Player Focus: Ekaterina Alexandrova
Alexandrova is typically associated with pace, direct patterns, and taking time away. Her upside is obvious: when she’s clean off both wings, she can make almost any opponent look uncomfortable by shortening points and forcing defensive contact.
But Roland Garros can be a demanding environment for that style. Clay tends to:
- reduce the effectiveness of flat power if placement isn’t elite;
- force extra shots per rally, increasing error risk;
- reward players who can transition from offense to neutral without leaking points.
So Alexandrova’s path to victory is clear but narrow: she needs to start fast, win the “first strike” exchanges, and avoid long stretches where she’s asked to hit three or four extra balls every rally. If she’s slightly off, the unforced error count can climb—and on clay, that can snowball quickly into a lopsided set.
Matchup Keys That Matter for Betting
1) Rally Length and Shot Tolerance
If rallies consistently extend, it favors Osorio. If points are ending in 0–4 shots, it favors Alexandrova. Early in the match, watch whether Osorio can neutralize pace with depth and height—those are classic clay-court tools to blunt power.
2) Second-Serve Pressure
This is where underdogs often “steal” matches. If Alexandrova attacks Osorio’s second serve and gets cheap looks, the favorite price (1.7) becomes fragile. If Osorio protects second-serve points and gets into rallies, Alexandrova is forced to hit extra balls—often the difference on clay.
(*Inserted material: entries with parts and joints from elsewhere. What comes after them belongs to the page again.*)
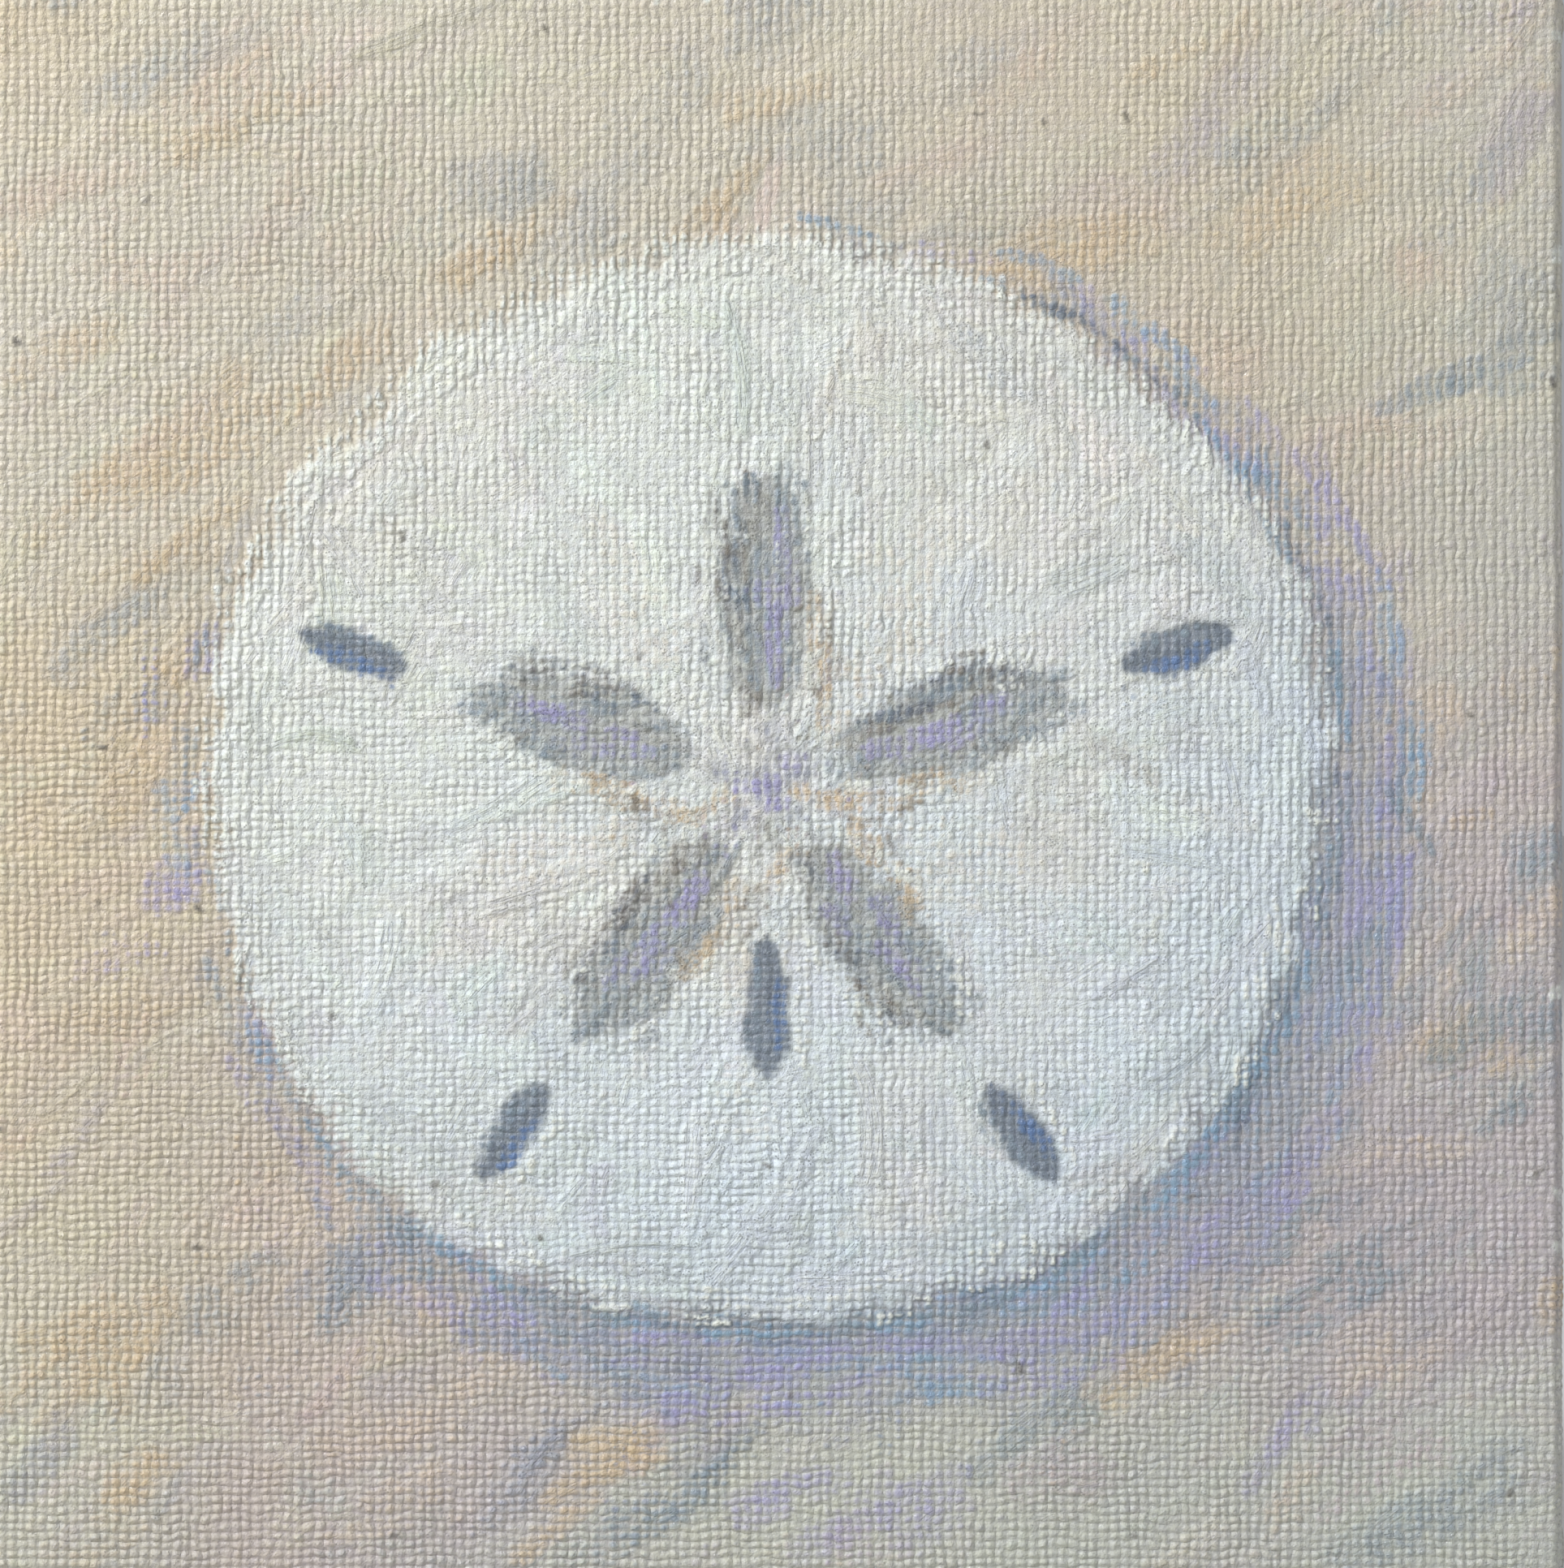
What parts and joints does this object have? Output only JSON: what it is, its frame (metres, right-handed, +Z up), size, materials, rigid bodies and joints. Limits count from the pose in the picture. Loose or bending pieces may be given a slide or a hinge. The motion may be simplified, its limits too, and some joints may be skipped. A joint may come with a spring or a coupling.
{
  "type": "painting on stretched canvas",
  "caption": "Small square painting on stretched cotton canvas over mitred softwood bars, stapled on the back; it stands on its edge or hangs on a nail.",
  "frame": {"origin": "bottom centre of the object's box, on the surface that its lower edge stands on", "axes": "+Z up the picture, +X to the right of somebody who looks at it, -Y out of the painted face"},
  "size_m": [0.1026, 0.0194, 0.1016],
  "materials": {
    "canvas": "primed cotton canvas, painted on the face and the sides",
    "pine": "planed, unfinished softwood",
    "staple_wire": "flat zinc-plated wire",
    "paint": "dry brushed artist's paint with a soft sheen"
  },
  "bodies": {
    "root": {"canvas": "canvas", "bar_bottom": "pine", "bar_right": "pine", "bar_top": "pine", "bar_left": "pine", "staple_bottom_1": "staple_wire", "staple_bottom_2": "staple_wire", "staple_bottom_3": "staple_wire", "staple_right_1": "staple_wire", "staple_right_2": "staple_wire", "staple_right_3": "staple_wire", "staple_top_1": "staple_wire", "staple_top_2": "staple_wire", "staple_top_3": "staple_wire", "staple_left_1": "staple_wire", "staple_left_2": "staple_wire", "staple_left_3": "staple_wire", "fold_staple_bottom_left": "staple_wire", "fold_staple_bottom_right": "staple_wire", "fold_staple_top_left": "staple_wire", "fold_staple_top_right": "staple_wire", "mitre_staple_bottom_left": "staple_wire", "mitre_staple_bottom_right": "staple_wire", "mitre_staple_top_left": "staple_wire", "mitre_staple_top_right": "staple_wire"}
  },
  "joints": []
}
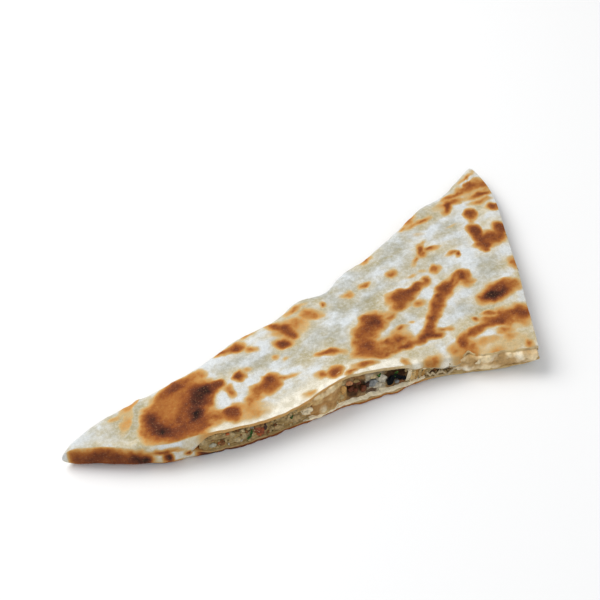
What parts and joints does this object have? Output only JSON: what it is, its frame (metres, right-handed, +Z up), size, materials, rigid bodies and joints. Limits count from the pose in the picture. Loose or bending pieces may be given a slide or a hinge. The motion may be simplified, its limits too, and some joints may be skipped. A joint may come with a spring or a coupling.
{
  "type": "gozleme",
  "caption": "Thin triangular piece of folded flatbread with brown griddle spots, a wavy folded edge, and cut edges that show a crumbly cheese and herb filling.",
  "frame": {"origin": "bottom centre of the piece's box, on the surface it lies on", "axes": "+X along the long cut from the narrow tip to the square corner, +Y from the long cut to the folded edge, +Z up through the upper skin"},
  "size_m": [0.2162, 0.1462, 0.0164],
  "materials": {
    "dough": "matte griddled dough, pale cream with golden to dark brown scorch spots and a dusting of flour",
    "filling": "moist crumbly cheese and potato with leaves of dough, dark herbs and reddish brown bits"
  },
  "bodies": {
    "root": {"dough": "dough", "filling": "filling"}
  },
  "joints": []
}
3) Emotional Control and Momentum Swings
French Open openers can be tense. The player who handles the inevitable momentum shifts—breaks traded, long deuce games—usually wins the match bettors expected. Osorio’s steadier clay temperament is a subtle edge, but Alexandrova can erase that edge if she grabs an early lead.
Best Bets & Predictions
Main Pick (Winner)
Given the surface, the matchup geometry, and the market price, the most logical side is the favorite—while still respecting the AI’s low confidence score.
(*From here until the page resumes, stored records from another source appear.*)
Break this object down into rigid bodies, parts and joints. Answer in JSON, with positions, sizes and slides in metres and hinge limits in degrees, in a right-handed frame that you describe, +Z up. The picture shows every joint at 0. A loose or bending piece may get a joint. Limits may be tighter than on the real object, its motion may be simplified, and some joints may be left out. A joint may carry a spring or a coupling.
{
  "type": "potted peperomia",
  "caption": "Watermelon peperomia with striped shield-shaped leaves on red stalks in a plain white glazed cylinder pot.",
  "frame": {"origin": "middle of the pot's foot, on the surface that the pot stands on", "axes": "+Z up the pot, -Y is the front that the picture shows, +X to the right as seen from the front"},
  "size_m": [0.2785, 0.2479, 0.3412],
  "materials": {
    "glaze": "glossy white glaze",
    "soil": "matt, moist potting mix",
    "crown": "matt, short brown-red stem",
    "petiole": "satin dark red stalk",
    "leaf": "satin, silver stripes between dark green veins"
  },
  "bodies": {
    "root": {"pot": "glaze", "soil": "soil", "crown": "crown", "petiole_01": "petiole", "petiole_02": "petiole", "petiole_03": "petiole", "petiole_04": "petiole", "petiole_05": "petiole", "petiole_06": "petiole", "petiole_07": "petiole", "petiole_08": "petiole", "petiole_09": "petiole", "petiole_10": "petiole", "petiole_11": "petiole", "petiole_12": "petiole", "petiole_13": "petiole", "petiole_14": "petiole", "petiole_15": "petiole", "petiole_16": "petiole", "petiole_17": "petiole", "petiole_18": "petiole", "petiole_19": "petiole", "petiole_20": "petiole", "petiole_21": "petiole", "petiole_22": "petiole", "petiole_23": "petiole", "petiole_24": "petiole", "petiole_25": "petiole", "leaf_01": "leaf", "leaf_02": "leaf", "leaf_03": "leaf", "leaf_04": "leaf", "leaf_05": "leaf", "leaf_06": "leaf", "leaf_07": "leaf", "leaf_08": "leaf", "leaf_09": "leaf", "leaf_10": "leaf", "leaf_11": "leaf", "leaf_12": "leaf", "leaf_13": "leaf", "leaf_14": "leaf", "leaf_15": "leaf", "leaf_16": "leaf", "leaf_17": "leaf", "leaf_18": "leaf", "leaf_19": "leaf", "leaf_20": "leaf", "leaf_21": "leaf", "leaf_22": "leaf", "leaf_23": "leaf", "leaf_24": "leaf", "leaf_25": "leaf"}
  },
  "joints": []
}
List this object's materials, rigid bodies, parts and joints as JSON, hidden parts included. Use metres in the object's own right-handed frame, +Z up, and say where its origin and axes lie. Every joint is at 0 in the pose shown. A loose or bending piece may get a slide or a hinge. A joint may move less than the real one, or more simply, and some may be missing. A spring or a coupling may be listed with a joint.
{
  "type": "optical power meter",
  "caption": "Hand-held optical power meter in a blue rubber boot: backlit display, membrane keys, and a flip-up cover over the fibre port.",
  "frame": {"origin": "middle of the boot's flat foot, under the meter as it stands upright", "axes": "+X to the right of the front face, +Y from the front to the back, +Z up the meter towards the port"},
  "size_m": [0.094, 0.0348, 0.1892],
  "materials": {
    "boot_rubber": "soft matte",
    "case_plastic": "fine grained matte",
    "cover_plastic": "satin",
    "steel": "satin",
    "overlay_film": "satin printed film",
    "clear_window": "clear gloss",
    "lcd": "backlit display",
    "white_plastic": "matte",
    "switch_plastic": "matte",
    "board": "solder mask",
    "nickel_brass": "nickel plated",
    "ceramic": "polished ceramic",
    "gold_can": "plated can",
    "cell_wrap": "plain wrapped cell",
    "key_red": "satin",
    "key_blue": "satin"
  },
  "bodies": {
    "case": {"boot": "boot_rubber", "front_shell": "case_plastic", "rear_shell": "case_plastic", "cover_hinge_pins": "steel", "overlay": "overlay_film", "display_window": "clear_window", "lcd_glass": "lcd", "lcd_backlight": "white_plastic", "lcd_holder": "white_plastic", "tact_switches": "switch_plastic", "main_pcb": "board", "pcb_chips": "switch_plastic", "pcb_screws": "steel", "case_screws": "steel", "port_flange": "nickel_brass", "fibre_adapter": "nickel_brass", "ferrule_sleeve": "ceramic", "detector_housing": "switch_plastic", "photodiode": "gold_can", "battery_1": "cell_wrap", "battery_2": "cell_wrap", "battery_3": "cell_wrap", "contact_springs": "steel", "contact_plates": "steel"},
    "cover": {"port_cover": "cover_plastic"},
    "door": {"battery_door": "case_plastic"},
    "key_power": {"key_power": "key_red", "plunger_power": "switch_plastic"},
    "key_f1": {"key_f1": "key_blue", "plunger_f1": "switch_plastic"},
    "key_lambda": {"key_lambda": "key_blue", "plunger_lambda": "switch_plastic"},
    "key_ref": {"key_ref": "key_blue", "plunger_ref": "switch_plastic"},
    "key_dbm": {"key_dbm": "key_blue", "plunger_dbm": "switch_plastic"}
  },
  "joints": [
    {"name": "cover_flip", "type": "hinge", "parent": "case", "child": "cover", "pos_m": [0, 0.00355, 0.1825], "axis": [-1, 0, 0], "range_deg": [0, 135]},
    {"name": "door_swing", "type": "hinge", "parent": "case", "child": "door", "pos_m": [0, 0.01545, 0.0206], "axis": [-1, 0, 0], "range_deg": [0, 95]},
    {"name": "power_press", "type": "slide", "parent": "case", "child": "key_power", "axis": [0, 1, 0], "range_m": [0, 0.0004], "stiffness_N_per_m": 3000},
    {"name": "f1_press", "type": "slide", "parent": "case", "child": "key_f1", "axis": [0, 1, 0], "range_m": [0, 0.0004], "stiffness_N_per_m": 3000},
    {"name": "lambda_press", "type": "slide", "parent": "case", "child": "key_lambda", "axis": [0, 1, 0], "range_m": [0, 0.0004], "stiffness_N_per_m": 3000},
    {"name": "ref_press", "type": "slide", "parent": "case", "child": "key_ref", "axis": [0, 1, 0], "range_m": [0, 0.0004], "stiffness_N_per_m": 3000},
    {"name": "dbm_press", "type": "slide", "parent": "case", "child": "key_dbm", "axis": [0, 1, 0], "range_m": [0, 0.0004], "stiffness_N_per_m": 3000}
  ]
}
Best tip: Camila Osorio to win (1.7)
Why it’s the best angle:
- Clay conditions generally amplify Osorio’s strengths: consistency, construction, and point management.
- Alexandrova’s win condition relies on sustained high-risk execution—harder to maintain on slower courts.
- The market already leans Osorio, and the AI model agrees with the “1” pick, even if it flags volatility.
Total Games Lean
The suggested total is Under 27.5 at 1.3. That’s a short price, so it’s not for everyone, but it aligns with a common clay script: one player establishes control and the match resolves without multiple tiebreak-style sets.
If Osorio wins in two sets with one set being relatively clean (for example, a 6-3, 6-4 type scoreline), the under is in great shape. The under can also survive some turbulence—like a 7-5 set—so long as it doesn’t become a full three-set grind with extended games.
Final Word: How This Match Likely Plays Out
Expect Alexandrova to come out swinging, trying to keep points short and dictate with early ball contact. Osorio’s job is to absorb that first wave, extend rallies, and make the court feel “bigger” with height, depth, and angles. If Osorio settles in and starts forcing Alexandrova to hit extra shots per point, the match should tilt toward the favorite—and potentially stay under the 27.5 games line.
As always, keep it ethical: bet within your limits, respect variance (especially with a low AI confidence score), and remember that one hot streak of hitting can flip a match quickly—particularly in a first-round setting.